Que:- Hots Why has the Government in India failed to combat inflation even when a series of monetary measures are available in the textbook of macroeconomics?

Ans:- Hots  Monetary measures of combating/controlling inflation focus largely on moderating/lowering the demand for goods and services by making the availability of credit and difficult. It does not address supply side of the problem.

          While the fact of the matter is that in India inflation has often been triggered by the low market supplies. Unless supplies are boosted (particularly the supply of farm output) we shall continue to wrestle with inflation without taming it.

 

 

 

Que:-Hots Commercial banks do not have the note issuing authority, but they do contribute to money supply in the economy. Comment.

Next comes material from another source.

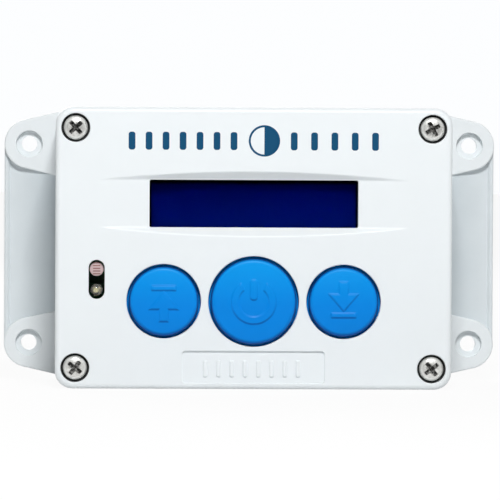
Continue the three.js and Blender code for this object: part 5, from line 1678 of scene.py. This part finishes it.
# ------------------------------------------------------------------ studio
@dataclass
class Studio:
    """Floor, lamps, surroundings and the camera."""

    aim: Triple = (-1.23, -60.0, -0.47)
    distance: float = 1600.0
    azimuth: float = -1.6
    elevation: float = 1.5
    roll: float = 0.3
    lens: float = 369.0
    floor_z: float = -44.0
    glow: float = 0.93
    sky: float = 0.27
    lamps: tuple[tuple[str, Triple, float, float, Triple], ...] = (
        ("main_lamp", (20.0, -790.0, 560.0), 150.0, 6.25, (0.0, -50.0, 0.0)),
        ("back_lamp", (-350.0, 950.0, 620.0), 500.0, 7.0, (0.0, 0.0, 0.0)),
        ("front_fill", (620.0, -900.0, 260.0), 420.0, 0.4, (0.0, -50.0, 0.0)),
    )

    def floor(self) -> None:
        """The pale floor: it takes the object's shadow, and reads near white to the camera."""
        x, y = np.meshgrid(np.linspace(-4000, 4000, 9), np.linspace(-4000, 4000, 9), indexing="ij")
        points = np.stack([x, y, np.full_like(x, self.floor_z - 0.05)], axis=-1).reshape(-1, 3)
        mesh = bpy.data.meshes.new("studio_floor")
        mesh.from_pydata((points * MM).tolist(), [], grid_faces(9, 9, closed=False))
        piece = bpy.data.objects.new("studio_floor", mesh)
        bpy.context.scene.collection.objects.link(piece)
        material = bpy.data.materials.new("floor_paint")
        material.use_nodes = True
        nodes = Nodes(material.node_tree)
        material.node_tree.nodes.clear()
        rays = nodes.add("ShaderNodeLightPath").outputs
        pale = nodes.remap(rays["Is Glossy Ray"], 0.0, 1.0, 0.8, 0.0)
        paint = nodes.add("ShaderNodeBsdfDiffuse", Color=pale)
        light = nodes.add("ShaderNodeEmission", Color=(1.0, 1.0, 1.0, 1.0), Strength=1.0)
        near = nodes.remap(nodes.axes()[1], -0.45, -0.15)
        shown = nodes.math("MAXIMUM", rays["Is Glossy Ray"], rays["Is Transmission Ray"])
        seen = nodes.math("MAXIMUM", rays["Is Camera Ray"], nodes.times(shown, near))
        seen = nodes.times(seen, self.glow)
        both = nodes.add("ShaderNodeMixShader", i0=seen, i1=paint.outputs[0], i2=light.outputs[0])
        nodes.add("ShaderNodeOutputMaterial", Surface=both.outputs[0])
        mesh.materials.append(material)

    def surroundings(self) -> None:
        """A soft room, dark at the front, with a backdrop that is white where it is seen."""
        world = bpy.data.worlds.new("studio_sky")
        bpy.context.scene.world = world
        world.use_nodes = True
        world.node_tree.nodes.clear()
        nodes = Nodes(world.node_tree)
        rays = nodes.add("ShaderNodeLightPath").outputs
        way = nodes.add("ShaderNodeTexCoord").outputs["Generated"]
        ahead = nodes.add("ShaderNodeSeparateXYZ", Vector=way).outputs["Y"]
        room = nodes.remap(ahead, -0.97, -0.55, 0.0, self.sky)
        shown = nodes.math("MAXIMUM", rays["Is Glossy Ray"], rays["Is Transmission Ray"])
        backdrop = nodes.times(shown, nodes.remap(ahead, -0.1, 0.3))
        seen = nodes.math("MAXIMUM", rays["Is Camera Ray"], backdrop)
        strength = nodes.math("MAXIMUM", seen, room)
        sky = nodes.add("ShaderNodeBackground", Color=(0.98, 0.99, 1.0, 1.0), Strength=strength)
        nodes.add("ShaderNodeOutputWorld", Surface=sky.outputs[0])

    def lamp(self, name: str, place: Triple, size: float, power: float, target: Triple) -> None:
        """A square soft lamp that faces a target.

        Args:
            name: the lamp's name.
            place: its place in millimetres.
            size: its side in millimetres.
            power: its power in watts.
            target: the point that it faces.
        """
        data = bpy.data.lights.new(name, "AREA")
        data.shape = "SQUARE"
        data.size = size * MM
        data.energy = power
        lamp = bpy.data.objects.new(name, data)
        lamp.location = Vector(place) * MM
        lamp.rotation_euler = (Vector(target) - Vector(place)).to_track_quat("-Z", "Y").to_euler()
        bpy.context.scene.collection.objects.link(lamp)

    def camera(self) -> None:
        """The camera: a long lens almost square to the face."""
        turn, rise = math.radians(self.azimuth), math.radians(self.elevation)
        away = Vector((math.sin(turn) * math.cos(rise), -math.cos(turn) * math.cos(rise), math.sin(rise)))
        data = bpy.data.cameras.new("view")
        data.lens = self.lens
        data.sensor_width = 36.0
        data.clip_end = 100.0
        camera = bpy.data.objects.new("view", data)
        camera.location = (Vector(self.aim) + away * self.distance) * MM
        facing = (-away).to_track_quat("-Z", "Y").to_matrix()
        camera.rotation_euler = (facing @ Euler((0.0, 0.0, math.radians(self.roll))).to_matrix()).to_euler()
        bpy.context.scene.collection.objects.link(camera)
        bpy.context.scene.camera = camera

    def build(self) -> None:
        """Sets up the camera, the floor, the sky and the lamps."""
        bpy.context.scene.view_settings.view_transform = "Standard"
        self.camera()
        self.floor()
        self.surroundings()
        for lamp in self.lamps:
            self.lamp(*lamp)


def main() -> None:
    """Builds the opener unit."""
    logging.basicConfig(level=logging.INFO, format="%(name)s: %(message)s")
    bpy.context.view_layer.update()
    make_effects()
    Studio().build()
    groups: list[Assembly] = [
        LidShell(),
        BaseShell(),
        Seal(),
        LidScrews(),
        Display(),
        *(Button(icon, *hole) for icon, hole in zip(Icon, BUTTON_HOLES)),
        LightParts(),
        Eyelet(),
        InnerParts(),
    ]
    for group in groups:
        LOG.info("building %s", type(group).__name__)
        group.build()
    bpy.context.view_layer.update()


if __name__ == "__main__":
    main()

Ans:- Hots   Yes, the given statement is true. The central bank is the sole authority of issuing notes in the country. However, by advancing loans through credit creation, commercial contribute to money supply in the economy.

 

Que:- Hots How improvement in banking habits of the people leads to improvement in the availability of credit from the commercial banks to the borrowers?

Ans:- Hots  When banking habits of the people improve, they start holding less money as cash-in-hand. Instead, more and more money is deposited with the banks. Accordingly, cash reserves of the commercial banks start rising. Higher cash reserves of the banks enhance their credit creation capacity. They are able to create credit many times moiré than their additional cash reserves. We know credit is created by the commercial banks through demand deposits arising out of loans. Implying that, by way of demand deposits, the banks are able to offer more and more credit to the borrowers. Thus, we conclude that improvement in banking habits of the people lead to a higher availability of credit (from the commercial banks to the borrowers) by increasing cash reserves of the commercial banks which enhance their capacity to create credit.